## Given task
Reproduce all of the data word for word.

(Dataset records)
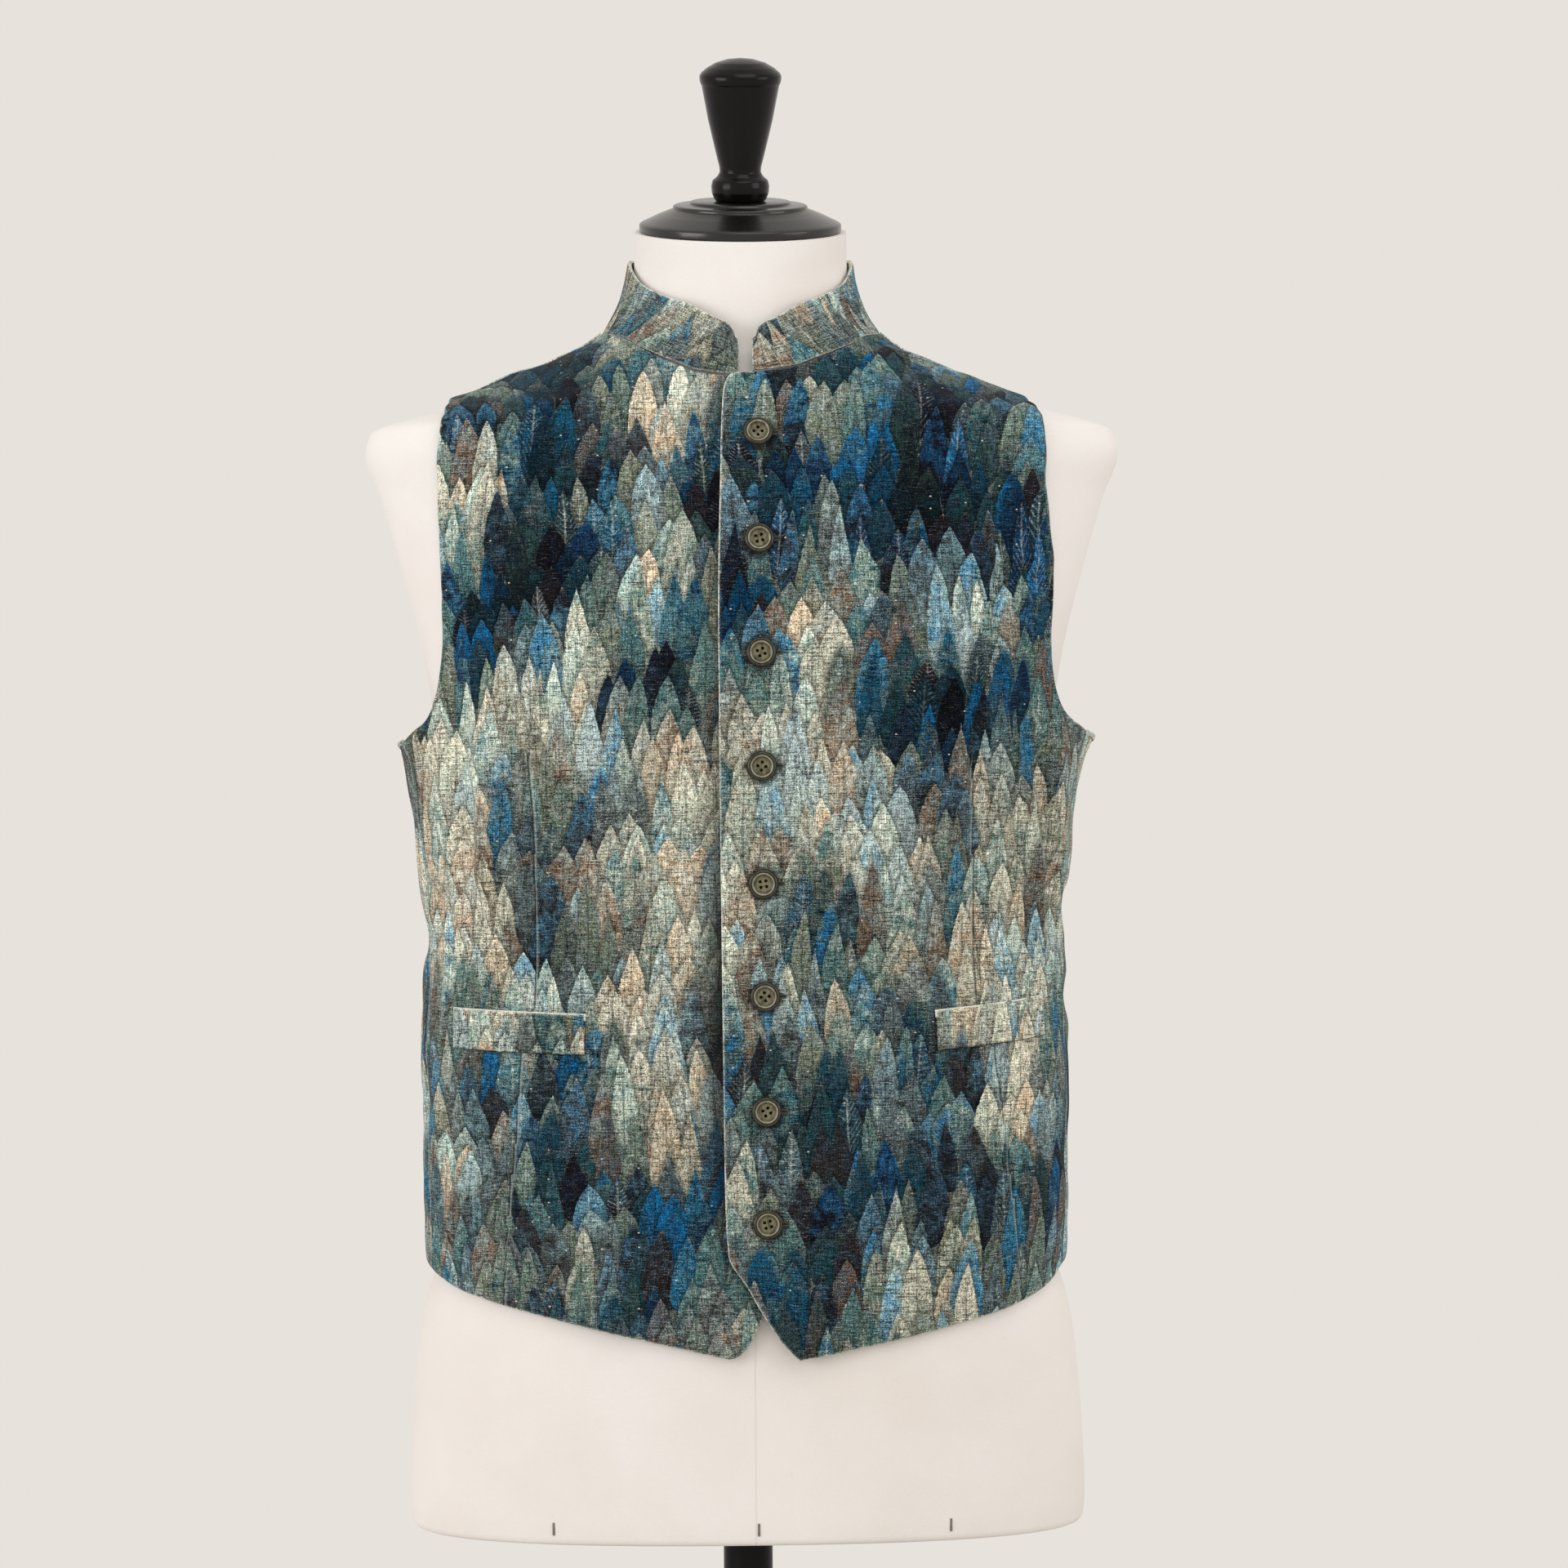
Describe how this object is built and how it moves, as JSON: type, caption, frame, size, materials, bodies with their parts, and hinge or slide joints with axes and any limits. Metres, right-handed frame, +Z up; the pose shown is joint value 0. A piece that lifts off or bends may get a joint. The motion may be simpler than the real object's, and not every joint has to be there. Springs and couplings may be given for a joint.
{
  "type": "nehru jacket on dress form",
  "caption": "Sleeveless stand-collar jacket in printed velvet, buttoned down the front with two welt pockets, on a limbless tailor's dress form with a round foot.",
  "frame": {"origin": "centre of the round foot's underside", "axes": "+Z up, -Y the way the jacket's front faces, +X the wearer's left side"},
  "size_m": [0.459, 0.34, 1.1896],
  "materials": {
    "velvet": "slubby cotton velvet printed in blues, teals, greys and pale mint, short pile with a soft sheen",
    "horn": "polished dark olive-brown horn",
    "canvas": "off-white canvas stretched over a hard shell, matte",
    "lacquer": "turned wood in satin black lacquer",
    "metal": "black enamelled steel, satin"
  },
  "bodies": {
    "root": {"front_right": "velvet", "front_left": "velvet", "back": "velvet", "collar": "velvet", "welt_right": "velvet", "welt_left": "velvet", "button_1": "horn", "button_2": "horn", "button_3": "horn", "button_4": "horn", "button_5": "horn", "button_6": "horn", "button_7": "horn", "button_8": "horn", "form_torso": "canvas", "form_neck_cap": "lacquer", "form_finial": "lacquer", "form_pole": "metal", "form_foot": "metal"}
  },
  "joints": []
}
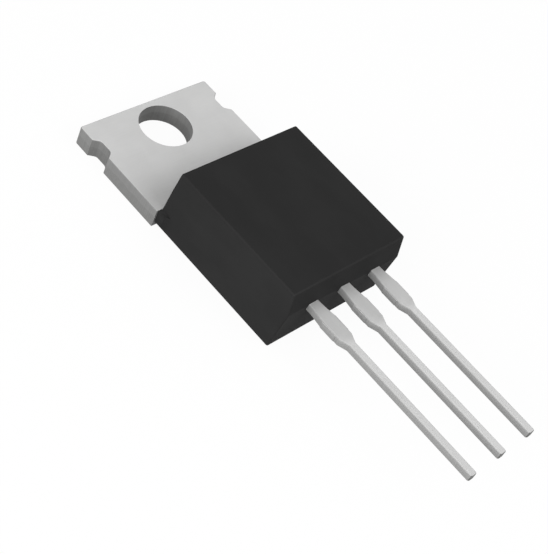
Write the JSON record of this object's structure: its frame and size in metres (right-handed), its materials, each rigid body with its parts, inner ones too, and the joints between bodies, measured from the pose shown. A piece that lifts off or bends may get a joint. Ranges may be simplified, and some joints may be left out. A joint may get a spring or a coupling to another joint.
{
  "type": "negative voltage regulator",
  "caption": "Negative voltage regulator in a black moulded power package with a bare metal mounting tab, a screw hole and straight in-line leads.",
  "frame": {"origin": "axis of the mounting hole at the tab's back face", "axes": "+Z out of the front of the package, along the mounting hole; +Y towards the tab's end, so the leads run towards -Y; +X to the right seen from the front with the leads down"},
  "size_m": [0.0098, 0.0295, 0.0045],
  "materials": {
    "tinned_tab": "matte tin plate over stamped copper",
    "tinned_lead": "matte tin plate over stamped copper",
    "solder": "dull soft solder",
    "silicon": "polished silicon",
    "bond_wire": "drawn wire",
    "moulding_compound": "matte black epoxy, fine eroded mould texture"
  },
  "bodies": {
    "root": {"tab_and_input_lead": "tinned_tab", "ground_lead": "tinned_lead", "output_lead": "tinned_lead", "die_solder": "solder", "regulator_die": "silicon", "ground_wire": "bond_wire", "output_wire": "bond_wire", "input_wire": "bond_wire", "moulded_body": "moulding_compound"}
  },
  "joints": []
}
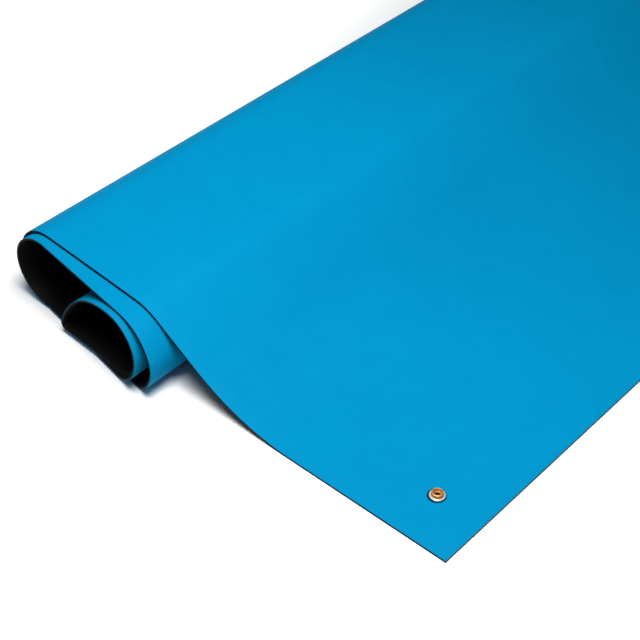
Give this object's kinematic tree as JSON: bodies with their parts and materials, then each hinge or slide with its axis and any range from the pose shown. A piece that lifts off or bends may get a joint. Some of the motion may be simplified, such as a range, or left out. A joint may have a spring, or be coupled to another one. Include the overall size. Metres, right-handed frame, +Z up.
{
  "type": "anti static bench mat",
  "caption": "Two-layer rubber bench mat with a snap stud near one corner, lying flat at one end and loosely rolled under itself at the other.",
  "frame": {"origin": "middle of the footprint, on the floor", "axes": "+Z up, +Y along the roll and away from the end with the snap stud, +X from the roll towards the flat end"},
  "size_m": [0.5052, 0.7962, 0.0825],
  "materials": {
    "top_layer": "matte blue static dissipative rubber with a fine grain",
    "base_layer": "matte black conductive rubber",
    "snap_stud": "plated brass, copper coloured on the boss",
    "snap_eyelet": "plated brass"
  },
  "bodies": {
    "root": {"top_layer": "top_layer", "base_layer": "base_layer", "snap_stud": "snap_stud", "snap_eyelet": "snap_eyelet"}
  },
  "joints": []
}
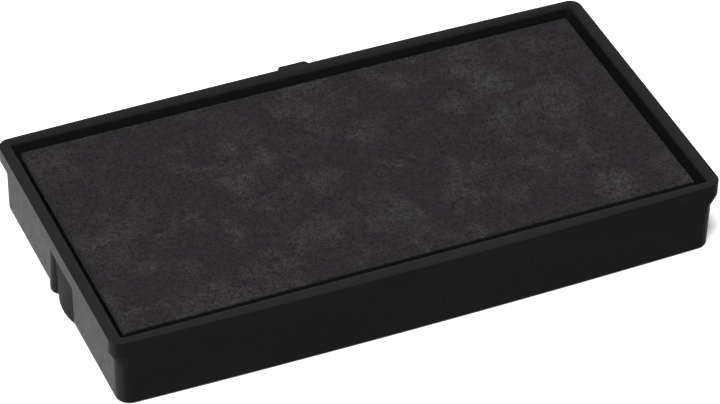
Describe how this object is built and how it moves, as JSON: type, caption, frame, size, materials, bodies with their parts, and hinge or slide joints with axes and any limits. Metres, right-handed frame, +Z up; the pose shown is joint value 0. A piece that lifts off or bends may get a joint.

## Exercise result
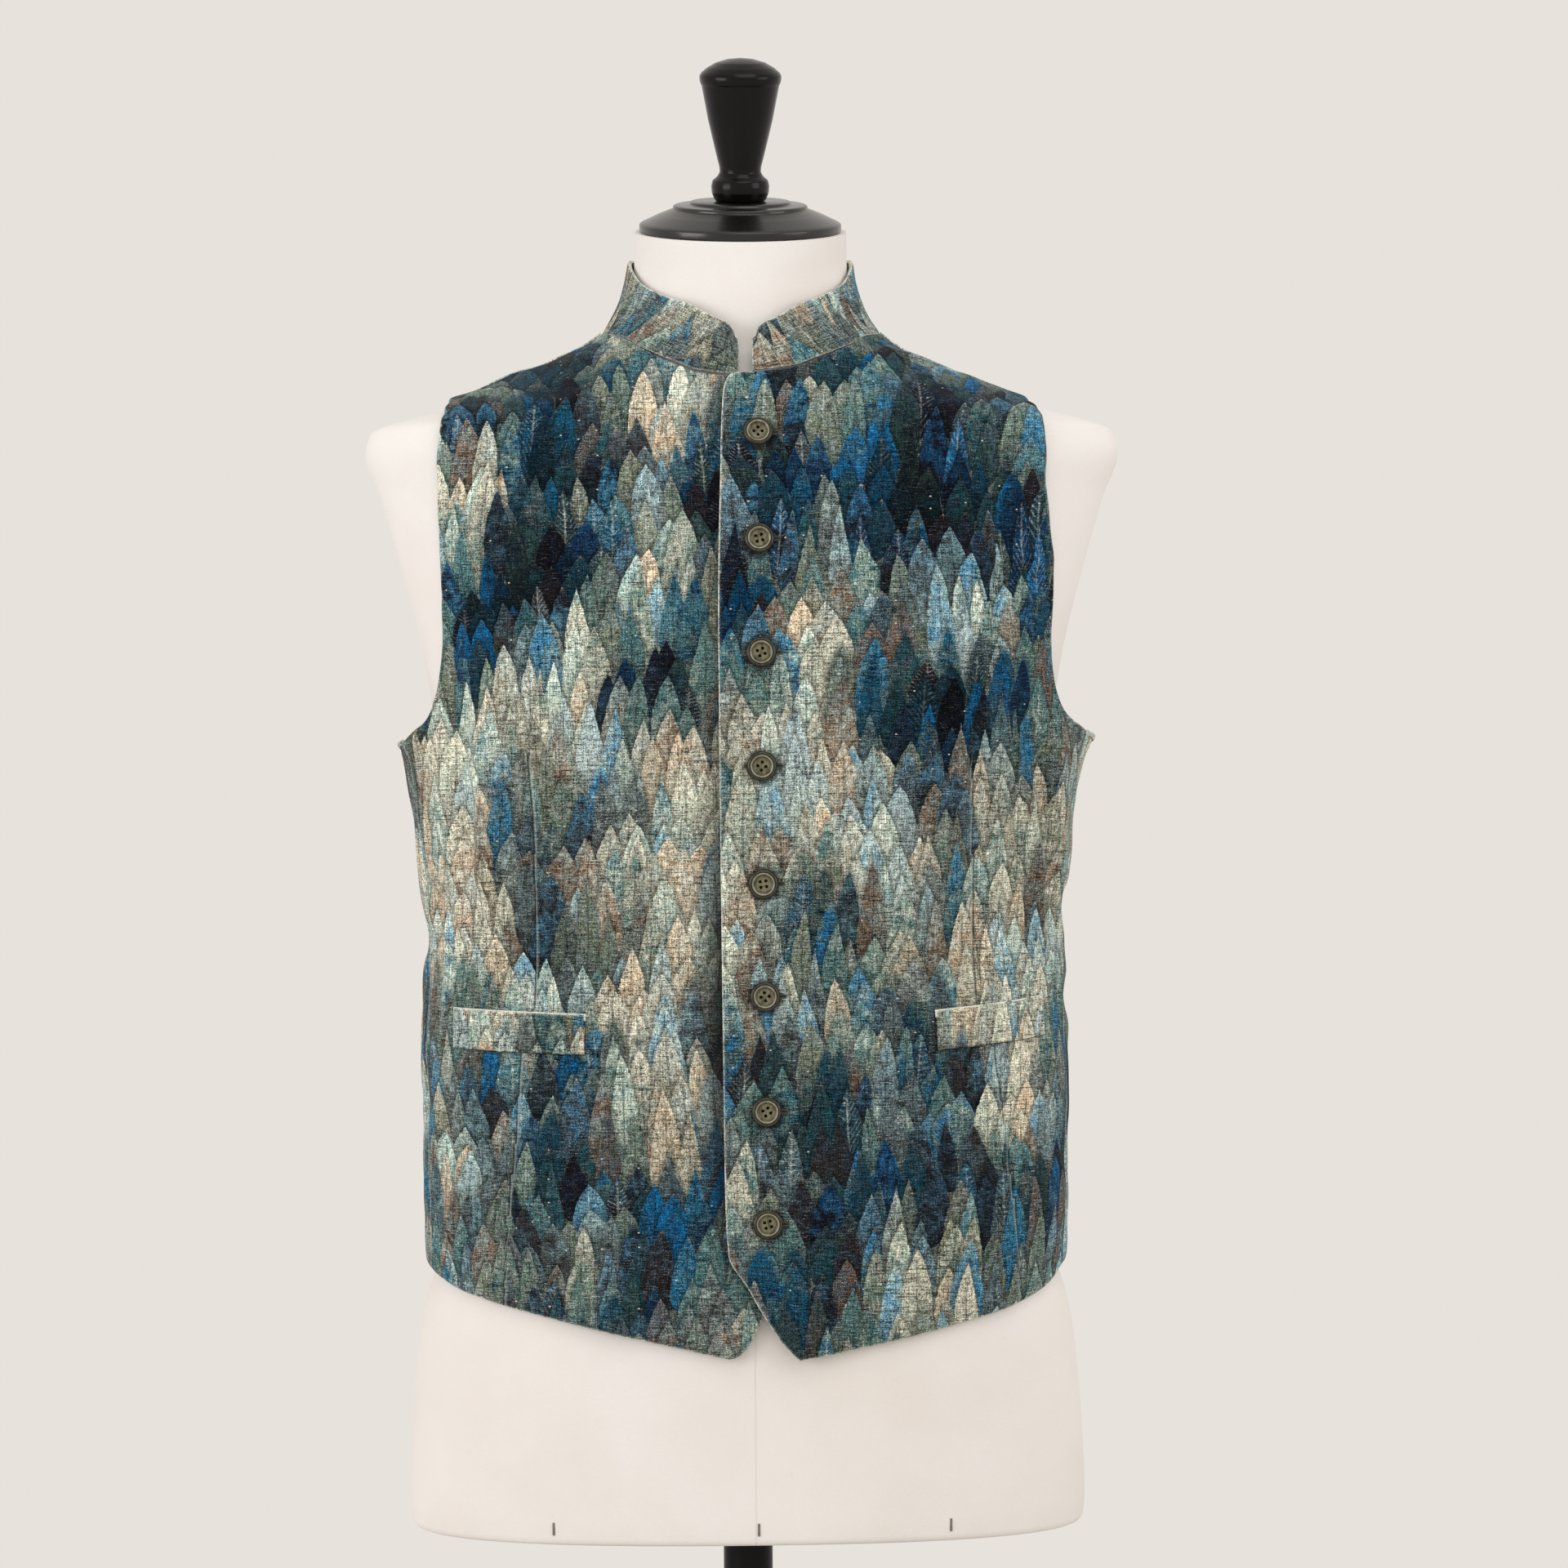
Describe how this object is built and how it moves, as JSON: type, caption, frame, size, materials, bodies with their parts, and hinge or slide joints with axes and any limits. Metres, right-handed frame, +Z up; the pose shown is joint value 0. A piece that lifts off or bends may get a joint. The motion may be simpler than the real object's, and not every joint has to be there. Springs and couplings may be given for a joint.
{
  "type": "nehru jacket on dress form",
  "caption": "Sleeveless stand-collar jacket in printed velvet, buttoned down the front with two welt pockets, on a limbless tailor's dress form with a round foot.",
  "frame": {"origin": "centre of the round foot's underside", "axes": "+Z up, -Y the way the jacket's front faces, +X the wearer's left side"},
  "size_m": [0.459, 0.34, 1.1896],
  "materials": {
    "velvet": "slubby cotton velvet printed in blues, teals, greys and pale mint, short pile with a soft sheen",
    "horn": "polished dark olive-brown horn",
    "canvas": "off-white canvas stretched over a hard shell, matte",
    "lacquer": "turned wood in satin black lacquer",
    "metal": "black enamelled steel, satin"
  },
  "bodies": {
    "root": {"front_right": "velvet", "front_left": "velvet", "back": "velvet", "collar": "velvet", "welt_right": "velvet", "welt_left": "velvet", "button_1": "horn", "button_2": "horn", "button_3": "horn", "button_4": "horn", "button_5": "horn", "button_6": "horn", "button_7": "horn", "button_8": "horn", "form_torso": "canvas", "form_neck_cap": "lacquer", "form_finial": "lacquer", "form_pole": "metal", "form_foot": "metal"}
  },
  "joints": []
}
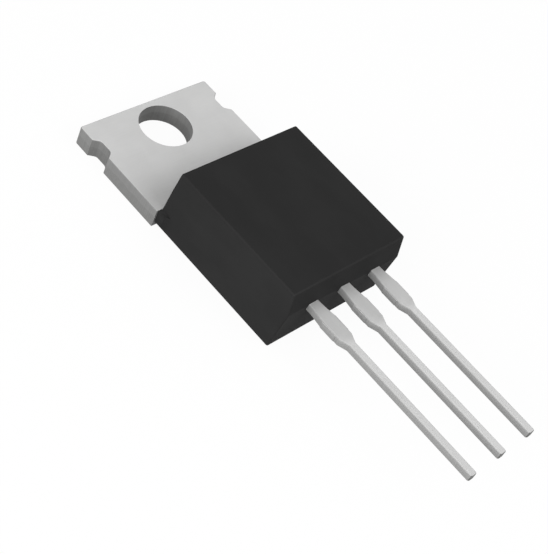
Write the JSON record of this object's structure: its frame and size in metres (right-handed), its materials, each rigid body with its parts, inner ones too, and the joints between bodies, measured from the pose shown. A piece that lifts off or bends may get a joint. Ranges may be simplified, and some joints may be left out. A joint may get a spring or a coupling to another joint.
{
  "type": "negative voltage regulator",
  "caption": "Negative voltage regulator in a black moulded power package with a bare metal mounting tab, a screw hole and straight in-line leads.",
  "frame": {"origin": "axis of the mounting hole at the tab's back face", "axes": "+Z out of the front of the package, along the mounting hole; +Y towards the tab's end, so the leads run towards -Y; +X to the right seen from the front with the leads down"},
  "size_m": [0.0098, 0.0295, 0.0045],
  "materials": {
    "tinned_tab": "matte tin plate over stamped copper",
    "tinned_lead": "matte tin plate over stamped copper",
    "solder": "dull soft solder",
    "silicon": "polished silicon",
    "bond_wire": "drawn wire",
    "moulding_compound": "matte black epoxy, fine eroded mould texture"
  },
  "bodies": {
    "root": {"tab_and_input_lead": "tinned_tab", "ground_lead": "tinned_lead", "output_lead": "tinned_lead", "die_solder": "solder", "regulator_die": "silicon", "ground_wire": "bond_wire", "output_wire": "bond_wire", "input_wire": "bond_wire", "moulded_body": "moulding_compound"}
  },
  "joints": []
}
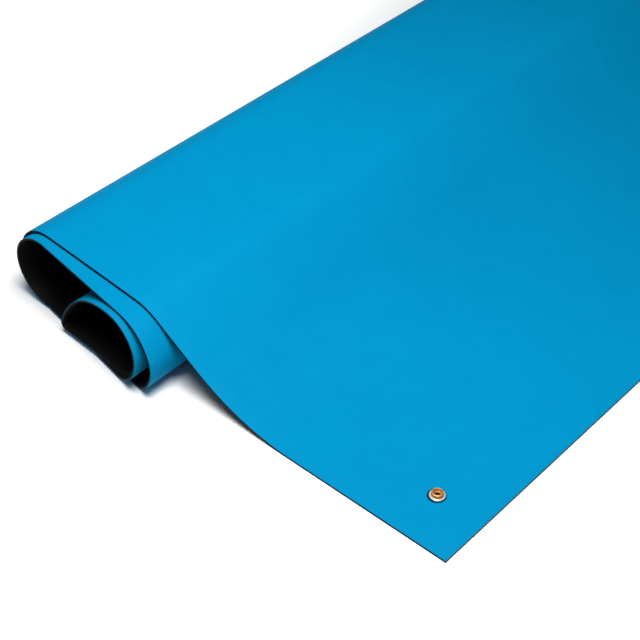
Give this object's kinematic tree as JSON: bodies with their parts and materials, then each hinge or slide with its axis and any range from the pose shown. A piece that lifts off or bends may get a joint. Some of the motion may be simplified, such as a range, or left out. A joint may have a spring, or be coupled to another one. Include the overall size. Metres, right-handed frame, +Z up.
{
  "type": "anti static bench mat",
  "caption": "Two-layer rubber bench mat with a snap stud near one corner, lying flat at one end and loosely rolled under itself at the other.",
  "frame": {"origin": "middle of the footprint, on the floor", "axes": "+Z up, +Y along the roll and away from the end with the snap stud, +X from the roll towards the flat end"},
  "size_m": [0.5052, 0.7962, 0.0825],
  "materials": {
    "top_layer": "matte blue static dissipative rubber with a fine grain",
    "base_layer": "matte black conductive rubber",
    "snap_stud": "plated brass, copper coloured on the boss",
    "snap_eyelet": "plated brass"
  },
  "bodies": {
    "root": {"top_layer": "top_layer", "base_layer": "base_layer", "snap_stud": "snap_stud", "snap_eyelet": "snap_eyelet"}
  },
  "joints": []
}
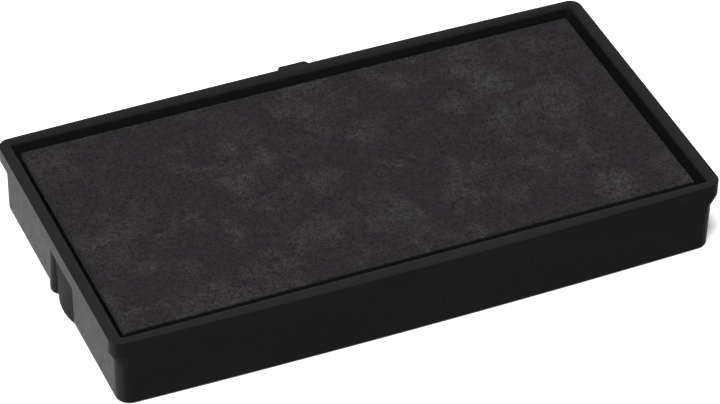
Describe how this object is built and how it moves, as JSON: type, caption, frame, size, materials, bodies with their parts, and hinge or slide joints with axes and any limits. Metres, right-handed frame, +Z up; the pose shown is joint value 0. A piece that lifts off or bends may get a joint.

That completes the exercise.